**Your instructions**. Nothing should be output except the lines from the one containing "its loose laces." through the one containing "obj.matrix_world = world", both ends included, each repeated exactly.

┄┄┄┄┄┄┄┄┄┄

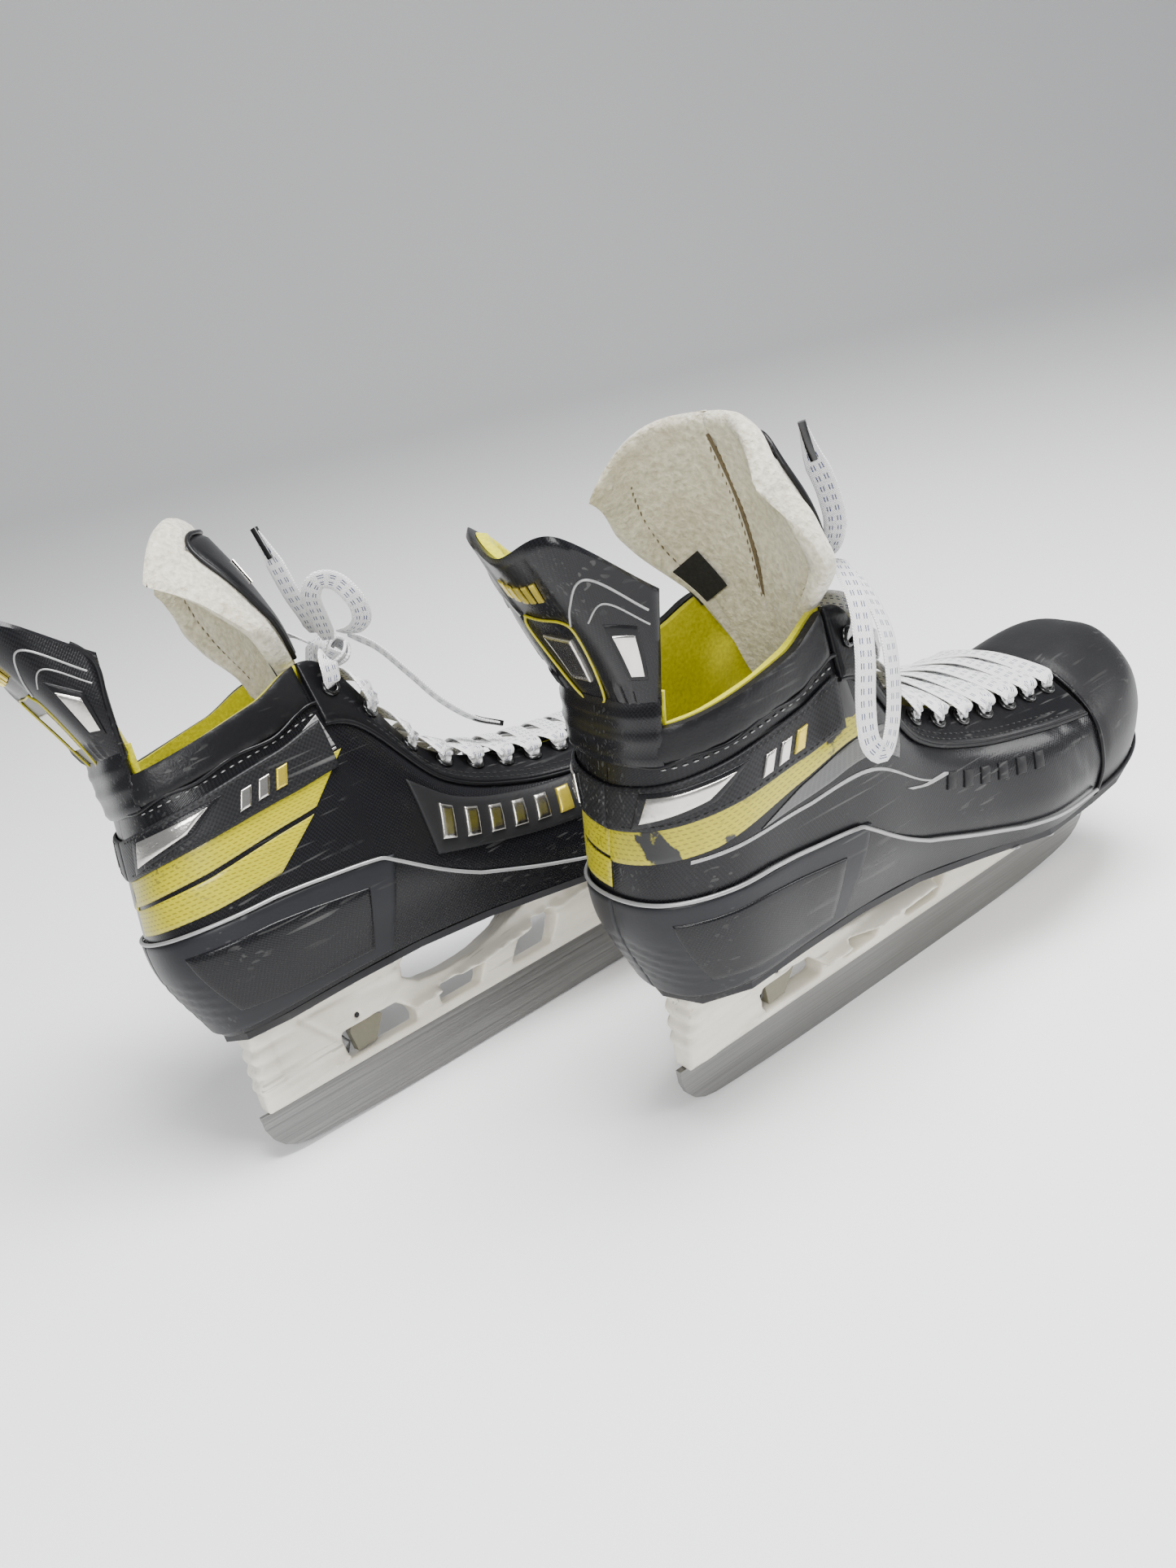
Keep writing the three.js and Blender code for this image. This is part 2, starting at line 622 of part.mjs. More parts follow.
function skate(name) {
  const skateGroup = new THREE.Group();
  const boot = new THREE.Group();
  boot.scale.y = name === "left" ? -1 : 1;
  skateGroup.add(boot);
  const add = (piece, geometry, material, group = boot) => {
    const mesh = new THREE.Mesh(geometry, MATERIALS[material]);
    mesh.name = `${name}_${piece}`;
    group.add(mesh);
  };
  add("runner", runner(), "steel");
  add("blade_holder", bladeHolder(), "holder");
  add("blade_trigger", trigger(), "trigger");
  add("trigger_pin", crossBar(PIN_RADIUS, 6.2, TRIGGER_PIVOT), "darkMetal");
  add("trigger_spring", triggerSpring(), "darkMetal");
  add("outsole", solePlate(0.5, -GAP - SOLE_THICKNESS, -GAP), "sole");
  add("footbed", solePlate(9, 1, 4), "footbed");
  add("quarter_lateral", bootPatch(quarter), "shell");
  add("quarter_medial", medialPatch(quarter), "shell");
  add("toe_cap", toeCap(), "toe");
  add("heel_counter", heelCounter(), "overlay");
  add("ankle_strap", ankleStrap(), "overlay");
  add("facing_lateral", bootPatch(facing), "facing");
  add("facing_medial", medialPatch(facing), "facing");
  add("eyelets_lateral", eyeletRow(-1), "darkMetal");
  add("eyelets_medial", eyeletRow(1), "darkMetal");
  add("liner", liner(), "lining");
  add("collar_pad_lateral", bootPatch(collarPad), "collar");
  add("collar_pad_medial", medialPatch(collarPad), "collar");
  add("tendon_guard", guardLayer(0, -2.6, 0, 1), "shell");
  add("tendon_lining", guardLayer(-3, -6.5, 0.04, 0.95), "lining");
  add("tongue_lower", tongueLower(), "felt");
  add("tongue_upper", tongueLayer(0, 8, 1, 0.03, 1), "felt");
  add("tongue_cover", tongueLayer(-2, -GAP, 0.75, 0.25, 0.9), "facing");
  add("lacing", lacing(), "lace");
  add("lace_knot", knot(), "lace");
  Object.entries(LOOSE_LACES[name]).forEach(([piece, route]) => add(piece, cord(route), "lace", skateGroup));
  return skateGroup;
}

const pair = new THREE.Group();
const leftSkate = skate("left");
const rightSkate = skate("right");
rightSkate.rotation.x = -RIGHT_LEAN;
rightSkate.position.set(RIGHT_SKATE_X, RIGHT_SKATE_Y, (RUNNER_THICKNESS / 2) * Math.sin(RIGHT_LEAN));
pair.add(leftSkate, rightSkate);

// The pair's origin is on the ice, under the middle of the space that it fills without its loose laces.
pair.updateMatrixWorld(true);
const space = new THREE.Box3();
pair.traverse((mesh) => {
  const isLoose = /lace_(loop|tail)/.test(mesh.name);
  if (mesh.isMesh && !isLoose) space.expandByObject(mesh, true);
});
pair.position.set(-(space.min.x + space.max.x) / 2, -(space.min.y + space.max.y) / 2, -space.min.z);

export default pair;
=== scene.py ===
import json
import math

import bmesh
import bpy
import numpy as np
from mathutils import Matrix, Vector


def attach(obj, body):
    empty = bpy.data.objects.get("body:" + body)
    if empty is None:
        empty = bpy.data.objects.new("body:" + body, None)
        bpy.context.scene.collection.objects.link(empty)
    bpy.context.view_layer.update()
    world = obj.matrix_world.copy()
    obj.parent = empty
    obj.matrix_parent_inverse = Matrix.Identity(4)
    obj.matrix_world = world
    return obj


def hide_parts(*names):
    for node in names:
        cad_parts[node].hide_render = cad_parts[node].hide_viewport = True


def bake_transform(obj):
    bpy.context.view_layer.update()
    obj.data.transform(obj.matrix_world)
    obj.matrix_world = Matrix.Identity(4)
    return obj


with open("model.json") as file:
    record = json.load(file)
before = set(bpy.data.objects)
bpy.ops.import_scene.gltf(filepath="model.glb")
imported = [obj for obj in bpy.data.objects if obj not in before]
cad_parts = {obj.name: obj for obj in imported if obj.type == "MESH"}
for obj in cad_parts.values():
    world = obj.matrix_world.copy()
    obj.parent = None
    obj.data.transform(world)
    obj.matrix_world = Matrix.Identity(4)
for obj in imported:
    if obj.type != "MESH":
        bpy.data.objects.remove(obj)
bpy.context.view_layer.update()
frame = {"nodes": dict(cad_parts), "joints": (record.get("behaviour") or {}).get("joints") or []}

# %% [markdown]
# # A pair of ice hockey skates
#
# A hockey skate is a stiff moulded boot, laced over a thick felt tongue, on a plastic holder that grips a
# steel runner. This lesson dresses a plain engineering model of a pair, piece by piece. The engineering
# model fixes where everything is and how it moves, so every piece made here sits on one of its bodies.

SIDES = ("left", "right")
FLANKS = ("lateral", "medial")
EYELETS = 10
LACE_WIDTH = 8.5
LACE_THICKNESS = 1.2
rng = np.random.default_rng(7)

# %% [markdown]
# ## Where each skate stands
#
# Each skate is drawn in millimetres in a place of its own: x forward from the heel, y towards the inner
# side of a right foot, z up from the ice. The left boot is the mirror image. The hinge of the tongue tells
# where a skate stands and how far it leans, so nothing has to be measured twice.

# %% From a skate's own millimetres to the shared frame
TONGUE_HINGE = (104, 187)  # x and z


def skate_place(side):
    """The turn and the shift that carry a skate's own millimetres to the shared frame, in metres."""
    joint = next(j for j in frame["joints"] if j["name"] == f"{side}_tongue_flex")
    axis = Vector(joint["axis"])
    lean = math.atan2(axis.z, -axis.y)
    turn = Matrix.Rotation(-lean, 3, "X")
    hinge = turn @ Vector((TONGUE_HINGE[0], 0, TONGUE_HINGE[1])) * 0.001
    return np.array(turn), np.array(Vector(joint["pos_m"]) - hinge)


PLACES = {side: skate_place(side) for side in SIDES}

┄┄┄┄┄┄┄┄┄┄

**Written solution**.
// The pair's origin is on the ice, under the middle of the space that it fills without its loose laces.
pair.updateMatrixWorld(true);
const space = new THREE.Box3();
pair.traverse((mesh) => {
  const isLoose = /lace_(loop|tail)/.test(mesh.name);
  if (mesh.isMesh && !isLoose) space.expandByObject(mesh, true);
});
pair.position.set(-(space.min.x + space.max.x) / 2, -(space.min.y + space.max.y) / 2, -space.min.z);

export default pair;
=== scene.py ===
import json
import math

import bmesh
import bpy
import numpy as np
from mathutils import Matrix, Vector


def attach(obj, body):
    empty = bpy.data.objects.get("body:" + body)
    if empty is None:
        empty = bpy.data.objects.new("body:" + body, None)
        bpy.context.scene.collection.objects.link(empty)
    bpy.context.view_layer.update()
    world = obj.matrix_world.copy()
    obj.parent = empty
    obj.matrix_parent_inverse = Matrix.Identity(4)
    obj.matrix_world = world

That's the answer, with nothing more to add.